Parker: Yes. I came really fucking close.
Clay: Can you remember what stopped you?
Parker: No, I can’t remember any of the details.
Clay: Let’s delve deeper into your safe haven then, your music business. How did that come about?
Parker: My Mom and Dad were good at pushing my brother and me into what we loved. When I was younger, I gave everyone a copy of my music. Then, one day, my Dad told me to start a business. “Get a website,” he said, “Invest in this.” So I did. He talks about us everywhere he goes, about my achievements at Arkansas State.
Eventually, I was sought out by people asking to see my music, so I sent my stuff to directors all over the country. I also got involved in Phi Mu Alpha Music Fraternity at ASU, the same fraternity Fred Rogers was in.
Clay: No way!
Parker: Yeah. It’s really cool. I got connected to a publishing company whose owners were Sinfonians. I also got connected to military bands in America, and to the Royal Air Force in England.

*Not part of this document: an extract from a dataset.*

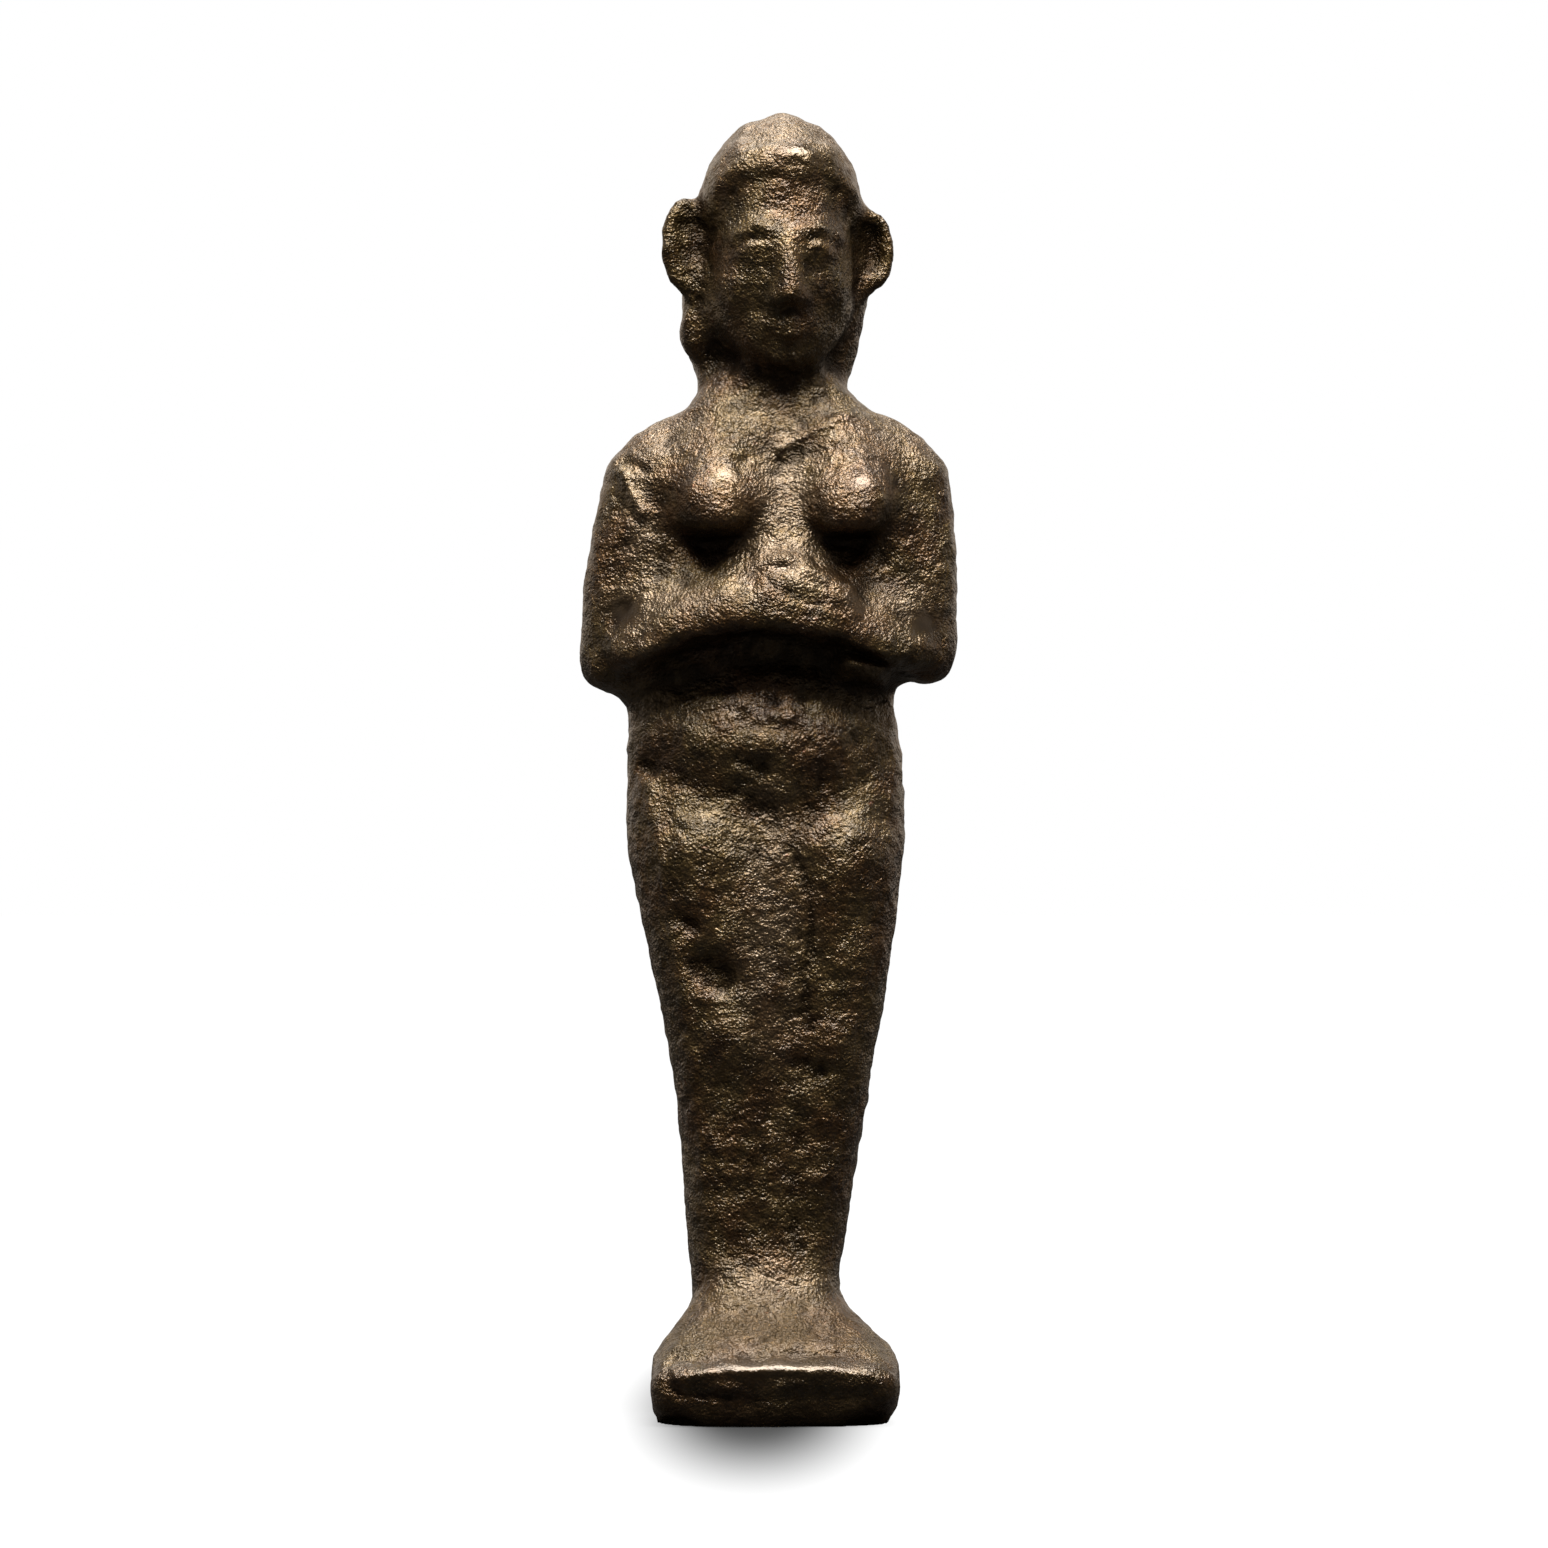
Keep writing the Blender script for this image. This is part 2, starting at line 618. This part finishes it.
mark(
    "polish",
    ((0.7, -10.8, 4.5), (9.0, 2.4, 1.1)),
    ((-3.4, -8.0, 72.1), (0.8, 3.0, 0.6)),
    ((6.9, -8.0, 71.6), (0.9, 3.0, 0.6)),
    ((2.2, -5.5, 97.0), (1.6, 3.0, 1.0)),
    ((0.6, -8.0, 65.0), (0.8, 2.0, 0.35)),
    ((-11.2, -5.0, 61.6), (1.4, 4.0, 1.2)),
    ((11.8, -5.0, 60.7), (1.4, 4.0, 1.2)),
    ((-4.0, -8.0, 54.4), (2.8, 3.0, 0.8)),
)
mark(
    "pale",
    ((1.0, -1.0, 99.0), (6.0, 7.0, 3.0)),
    ((-8.5, 0.0, 75.0), (4.0, 6.0, 2.0)),
    ((9.5, 0.0, 75.0), (4.0, 6.0, 2.0)),
    ((1.2, -5.0, 71.5), (3.0, 4.0, 5.0)),
    ((1.0, -7.0, 66.0), (4.5, 3.0, 2.6)),
    ((-7.5, -5.5, 62.6), (5.0, 3.0, 1.4)),
    ((8.5, -5.5, 62.4), (5.0, 3.0, 1.4)),
    ((-0.3, -7.0, 10.5), (4.0, 4.0, 1.8)),
    ((0.0, -6.5, 38.0), (2.2, 4.0, 9.0)),
    ((-9.8, 0.0, 66.0), (1.5, 8.0, 10.0)),
)
mark("black_edge", ((0.7, -10.8, 3.8), (9.0, 2.6, 1.6)))
mark(
    "dusty",
    ((0.6, -8.0, 7.2), (9.0, 6.0, 2.2)),
    ((0.6, 2.0, 7.0), (9.0, 6.0, 2.6)),
    ((0.6, -9.0, 0.8), (9.0, 5.0, 1.0)),
)

# %% [markdown]
# ## The bronze
# The bronze is a dark olive brown. Its hollows are nearly black, its skin is speckled with
# ochre grains, a few rusty spots sit in it, the tops of the head and shoulders are paler and
# the foot block is a dusty tan. Each of these is one mask and one colour, laid over what is
# below it, which is easier to set than one long colour ramp. The material works in
# millimetres: a Mapping node turns the figure's metres into millimetres, so a pattern with a
# scale of 2 has two features to the millimetre.

# %% Nodes
def open_nodes(owner):
    """The nodes and links of a material or world, in which the next nodes are made."""
    owner.use_nodes = True
    return owner.node_tree.nodes, owner.node_tree.links


def node(kind, label="", **settings):
    """A new node with its settings."""
    made = nodes.new(kind)
    made.label = label
    for name, value in settings.items():
        setattr(made, name, value)
    return made


def maths(operation, first, second=0.0):
    """A Math node; each side is a number or the output of another node."""
    made = node("ShaderNodeMath", operation=operation)
    for socket, value in zip(made.inputs, (first, second)):
        if isinstance(value, (int, float)):
            socket.default_value = value
        else:
            links.new(value, socket)
    return made.outputs[0]


def times(first, second):
    return maths("MULTIPLY", first, second)


def plus(first, second):
    return maths("ADD", first, second)


def minus(first, second):
    return maths("SUBTRACT", first, second)


def larger(first, second):
    return maths("MAXIMUM", first, second)


material = bpy.data.materials.new("olive_bronze")
nodes, links = open_nodes(material)
shader = nodes["Principled BSDF"]
print("material", material.name)

# %% Patterns and masks
coordinates = node("ShaderNodeTexCoord")
millimetres = node("ShaderNodeMapping")
millimetres.inputs["Scale"].default_value = (1000, 1000, 1000)
links.new(coordinates.outputs["Object"], millimetres.inputs["Vector"])


def noise(label, scale, detail, rough):
    """A cloud pattern with so many features to the millimetre."""
    made = node("ShaderNodeTexNoise", label)
    links.new(millimetres.outputs[0], made.inputs["Vector"])
    made.inputs["Scale"].default_value = scale
    made.inputs["Detail"].default_value = detail
    made.inputs["Roughness"].default_value = rough
    return made.outputs["Fac"]


def window(value, start, end, label=""):
    """Stretches a value softly, so that the start becomes 0 and the end becomes 1."""
    made = node("ShaderNodeMapRange", label, interpolation_type="SMOOTHSTEP")
    links.new(value, made.inputs["Value"])
    made.inputs["From Min"].default_value = start
    made.inputs["From Max"].default_value = end
    return made.outputs["Result"]


def blend(mask, first, second):
    """One colour where the mask is 0, the other where it is 1."""
    made = node("ShaderNodeMix", data_type="RGBA")
    links.new(mask, made.inputs["Factor"])
    first_colour, second_colour = made.inputs[6], made.inputs[7]
    for socket, value in ((first_colour, first), (second_colour, second)):
        if isinstance(value, tuple):
            socket.default_value = (*value, 1)
        else:
            links.new(value, socket)
    return made.outputs[2]


def kept(name):
    """Reads back what keep has stored on the points."""
    return node("ShaderNodeAttribute", attribute_name=name).outputs["Fac"]


print("patterns on", len(nodes), "nodes")

# %% Colour
DEEP_BROWN = (0.040, 0.019, 0.006)
DEEP_OLIVE = (0.054, 0.036, 0.012)
CLEAR_BROWN = (0.107, 0.058, 0.022)
CLEAR_OLIVE = (0.118, 0.081, 0.032)
GREY_BROWN = (0.165, 0.120, 0.076)
TAN = (0.066, 0.047, 0.029)
OCHRE = (0.20, 0.135, 0.07)
RUST = (0.13, 0.055, 0.026)
HOLLOW_BLACK = (0.012, 0.008, 0.005)
POLISHED_BROWN = (0.030, 0.019, 0.011)
EDGE_BLACK = (0.016, 0.010, 0.006)

patches = window(noise("patches", 0.20, 3.0, 0.6), 0.38, 0.62)
mottle = window(noise("mottle", 0.55, 3.0, 0.65), 0.34, 0.62)
deep = blend(patches, DEEP_BROWN, DEEP_OLIVE)
clear = blend(patches, CLEAR_BROWN, CLEAR_OLIVE)
colour = blend(mottle, deep, clear)
wear = window(noise("wear", 0.6, 3.0, 0.65), 0.25, 0.60)
colour = blend(times(kept("pale"), wear), colour, GREY_BROWN)
dusty = kept("dusty")
colour = blend(times(dusty, 0.8), colour, TAN)
colour = blend(window(noise("ochre grains", 4.2, 3.0, 0.6), 0.58, 0.74), colour, OCHRE)
colour = blend(window(noise("rust", 0.9, 3.0, 0.6), 0.68, 0.78), colour, RUST)
hollow = window(kept("broad_rise"), 0.34, 0.02, "hollow")
pits = window(kept("fine_rise"), 0.42, 0.10, "pits")
dark = larger(times(hollow, 0.5), times(pits, 0.65))
colour = blend(dark, colour, HOLLOW_BLACK)
polish = kept("polish")
colour = blend(times(polish, 0.7), colour, POLISHED_BROWN)
colour = blend(times(kept("black_edge"), 0.4), colour, EDGE_BLACK)
links.new(colour, shader.inputs["Base Color"])
print("colour nodes", len(nodes))

# %% [markdown]
# ## Wax over metal
# The bronze has two shines, which one roughness can't give. The metal itself is rather rough
# and mirrors the light in its own brown. Over it lies a thin clear coat, like old wax, smooth
# and colourless, with the small white sparks: the Principled shader's Coat. It is patchy, thin
# in the hollows and under dust, and whole where the metal is polished.

# %% Gloss
SMOOTHEST = 0.28
ROUGHEST = 0.50

shader.inputs["Metallic"].default_value = 0.9
shader.inputs["Coat IOR"].default_value = 1.6
shader.inputs["Coat Roughness"].default_value = 0.14
rough_places = window(noise("rough places", 0.42, 2.0, 0.5), 0.36, 0.60)
dullness = plus(noise("speckle", 7.0, 1.0, 0.6), plus(times(rough_places, 0.2), dusty))
dullness = plus(minus(dullness, times(polish, 0.6)), hollow)
roughness = node("ShaderNodeMapRange", "roughness")
links.new(dullness, roughness.inputs["Value"])
roughness.inputs["To Min"].default_value = SMOOTHEST
roughness.inputs["To Max"].default_value = ROUGHEST
links.new(roughness.outputs["Result"], shader.inputs["Roughness"])
waxed = window(noise("wax", 2.4, 3.0, 0.6), 0.35, 0.60)
waxed = larger(plus(times(waxed, 0.5), 0.4), polish)
waxed = times(waxed, minus(1.0, dark))
dust_free = minus(1.0, times(dusty, 0.75))
links.new(times(waxed, larger(dust_free, polish)), shader.inputs["Coat Weight"])
print("gloss nodes", len(nodes))

# %% [markdown]
# ## Grain
# The finest grain is far smaller than the faces of the skin, so it is a bump. It has two
# layers: chips of about a fifth of a millimetre, taller in some places than in others, and
# dimples three times as wide. Where the metal is polished both are nearly worn away. The coat
# lies on the grain, so it takes the same normals.

# %% Grain
GRAIN_HEIGHT = 0.00018

chips = times(noise("chips", 4.6, 2.0, 0.5), plus(times(rough_places, 0.4), 0.75))
dimples = times(noise("dimples", 1.4, 1.0, 0.5), 1.1)
grain = times(plus(chips, dimples), minus(1.0, times(polish, 0.85)))
bump = node("ShaderNodeBump")
bump.inputs["Strength"].default_value = 1.0
bump.inputs["Distance"].default_value = GRAIN_HEIGHT
links.new(grain, bump.inputs["Height"])
links.new(bump.outputs["Normal"], shader.inputs["Normal"])
links.new(bump.outputs["Normal"], shader.inputs["Coat Normal"])
figure.data.materials.append(material)
print("nodes", len(nodes))

# %% [markdown]
# ## The ground and the surroundings
# The figure stands on plain white paper in front of white. To the eye both are pure white but
# for a soft shadow at the foot. It is drawn rather than cast, so that it can be set without
# touching the light on the bronze: to the camera the paper glows everywhere outside a long
# oval under the figure. What the bronze mirrors is another thing: a dark room with a warm,
# weak glow at the sides and behind. The Light Path node keeps the two apart.

# %% Paper
PAPER_DARK = (0.03, 0.03, 0.03)
PAPER_SEEN = (0.052, 0.057, 0.064)
WHITE = (1, 1, 1)

deselect()
bpy.ops.mesh.primitive_grid_add(x_subdivisions=8, y_subdivisions=8, size=3.0, location=(0, 0.6, 0))
bpy.ops.object.transform_apply(location=True)
paper = bpy.context.object
paper.name = "white_paper"
paper_white = bpy.data.materials.new("white_paper")
nodes, links = open_nodes(paper_white)
sheet = nodes["Principled BSDF"]
sheet.inputs["Roughness"].default_value = 0.95
sheet.inputs["Specular IOR Level"].default_value = 0.0
seen = node("ShaderNodeLightPath").outputs["Is Camera Ray"]
links.new(blend(seen, PAPER_DARK, PAPER_SEEN), sheet.inputs["Base Color"])
oval = node("ShaderNodeMapping", "the oval of the shade")
oval.inputs["Location"].default_value = (0.095, -0.12, 0)
oval.inputs["Scale"].default_value = (79, 11, 0)
links.new(node("ShaderNodeTexCoord").outputs["Object"], oval.inputs["Vector"])
from_middle = node("ShaderNodeVectorMath", operation="LENGTH")
links.new(oval.outputs[0], from_middle.inputs[0])
glow = window(from_middle.outputs["Value"], 0.25, 1.0, "out of the shade")
links.new(times(glow, seen), sheet.inputs["Emission Strength"])
sheet.inputs["Emission Color"].default_value = (*WHITE, 1)
paper.data.materials.append(paper_white)
print("paper", len(nodes), "nodes")

# %% Surroundings
WARM_GLOW = (1.0, 0.86, 0.72)
ROOM_LEVEL = 0.048

world = bpy.data.worlds.new("dark_room")
bpy.context.scene.world = world
nodes, links = open_nodes(world)
way = node("ShaderNodeSeparateXYZ")
links.new(node("ShaderNodeTexCoord").outputs["Generated"], way.inputs[0])
behind = window(way.outputs["Y"], 0.1, 0.9, "behind")
beside = window(maths("ABSOLUTE", way.outputs["X"]), 0.45, 0.95, "beside")
above = window(way.outputs["Z"], -0.3, 0.3, "above")
room = plus(times(plus(times(behind, 0.8), times(beside, 0.28)), above), ROOM_LEVEL)
seen = node("ShaderNodeLightPath").outputs["Is Camera Ray"]
links.new(larger(room, seen), nodes["Background"].inputs["Strength"])
links.new(blend(seen, WARM_GLOW, WHITE), nodes["Background"].inputs["Color"])
print("surroundings", len(nodes), "nodes")

# %% [markdown]
# ## Finish
# The finished piece rides on the only body of the model, stands for the solid and takes its
# slot. The boxes of the solid and of the finished figure are written down side by side, which
# shows whether carving and relief have made the figure grow.

# %% Hand over
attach(figure, "root")
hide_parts("statuette")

Basically, a couple of people picked up my stuff and liked it. That’s all I wanted. They felt what I felt but in their own way. That’s what makes music special to me. Of course, I still make sure my parents are the first to hear my stuff.
Clay: Do you think being gay has influenced your music?
Parker: I wouldn’t be as good of a musician if I wasn’t gay. Like I said, music is my safe haven. The arts is my safe haven. Anything that has to do with expressing suppressed emotion. It makes everything I produce more beautiful. I wouldn’t have the value of accepting other people if I didn’t know the struggles myself. What I can do is express my life through music, through one meaning that can be completely seen as having an underlying meaning.
Clay: Thank you for sharing your music and your story with me. I appreciate it.